The fall is a time of endings and beginning. The cycle of the year begins anew. Summer ends, and school begins. We say goodbye to old friends and make new friends. New-ness permeates everything we do. We even begin anew, with another year of the Torah reading cycle.
In our early childhood classrooms, and in our synagogues, on Simhat Torah (literally “rejoicing with the Torah”), we parade, dance, and sing with the Torah scrolls. We celebrate the completion of the year just past, a year filled with reading and learning from the Torah, and now, celebrate the year ahead where we will continue once again the joyous task of reading and learning. The Sefer Torah—a Torah Scroll, contains the five books of Moses, the first five books of the Tanakh, the Jewish Bible. It is the holiest object for Jews.
There are seventy faces to the Torah: Turn it around and around, for everything is in it.” (Bamidbar Rabbah 13:15)
In this midrash (Rabbinic story) the sages tell us that there are different ways to interpret the Torah, to access its message, and to gain understanding from a literal reading to deep insight. The Torah is the starting point of our understanding of Judaism and of creating a Jewish identity. All of us, including children, can find our unique face in the Torah. This discovery helps lead to a deeply personal Jewish identity.
The Torah has both an inside and outside. Children know the outside. We honor the Torah by the beautiful covers that cover the scrolls, the silver crowns, and other adornments. But it is the inside, the words that are written in the Torah scrolls, where we find the core of Judaism. How do we help children to understand their faces in the Torah, and help them to find meaning and relevance for themselves in these words, written thousands of years ago?

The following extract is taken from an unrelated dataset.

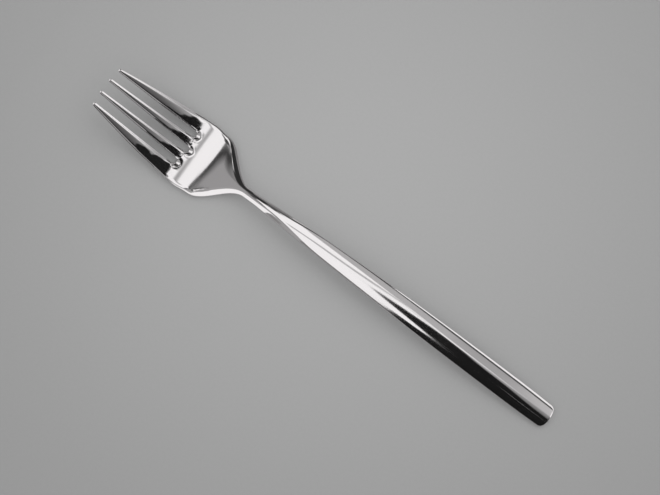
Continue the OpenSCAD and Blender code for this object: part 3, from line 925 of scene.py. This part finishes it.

On Simhat Torah, seven times, we parade around the synagogue with our flags and dance and sing with the Torahs. A Torah parade is called a hakafah—a circling. Since seven is a more manageable number, let’s use the seven hakafot of Simhat Torah to find seven faces of the Torah, seven ways for young children to find meaning in the Torah. What can the Torah tell them?
Hakafah #1—Listen to the Torah – The first story in the Torah tells how God created the world. When God was finished making the world, it was time for Shabbat. This is the face of the Torah that shows we believe in a world of order and beauty where everything is good. This is the face of awe – where young senses experience the magnificence of the world in which they live.
Hakafah #2—Listen to the Torah – The Torah tells us the story of Abraham and Sarah and that they were the first Jewish people. This is the face of belonging to something larger than our families. What might that mean to children? It is the beginning of a belief in God and/or community.
Hakafah #3—Listen to the Torah—The Torah tells us about special Jewish days – Shabbat, Rosh Hashanah, Yom Kippur, Sukkot, Passover, and Shavuot. This is the face of celebrating our shared story. It connects children to the Jewish community with memories and gives them rituals and traditions as varied as the children with whom we spend our days. In our schools and with our school community, we help them to create their own memories that attach them to Jews near and far.
Hakafah #4—Listen to the Torah—The Torah tells us that there are special mitzvot for Jewish people to do that make us Jewish. We celebrate Shabbat and holidays, wear a tallit, keep kosher, and say brakhot and prayers. We teach children to appreciate the joy in all the day-to-day experiences and help them to see the blessings in everything we do. This is the face of practice and tradition. It is in the doing that children become part of the Jewish community.
Hakafah #5 —Listen to the Torah—In the Torah, we read that God tells us there are special things that Jewish people do – to be kind to friends and neighbors, to give tzedakah, to keep our world clean, to help people who are hungry, to tell the truth, and to do tikun olam, making the world a better place. This is the face of tikkun olam, bringing wholeness to the world. Children learn that their actions can bring us to the better world envisioned in the Torah, that they are empowered to understand that they can make a difference in the world.
Hakafah #6 —Listen to the Torah—In the Torah, there are prayers to God. The Shema is in the Torah. The Shema teaches us to listen – to God and to each other. This is the face of there being something greater than us, of so many faces and so many people standing together and really listening to themselves, to others, and to God.
Hakafah #7—Listen to the Torah—In the Torah, God tells us that the land of Israel will always be a special place for Jewish people. This is the face of being part of a large community. It is the place of Torah stories and history—their history.
On Simhat Torah, as we finish reading the Torah and immediately start to read it from the beginning, we are reminded of the centrality of the Torah to Judaism. We need to find ways, faces, for young children to see this as well. Each of these hakafot is a face, a way for children to understand the Torah. Each of these faces is a way for children to discover a way to be Jewish. Each of these faces helps them to find meaning in being a part of the Jewish community. It is our responsibility to find ways for children and their families to see each of these faces and to find their Jewish path.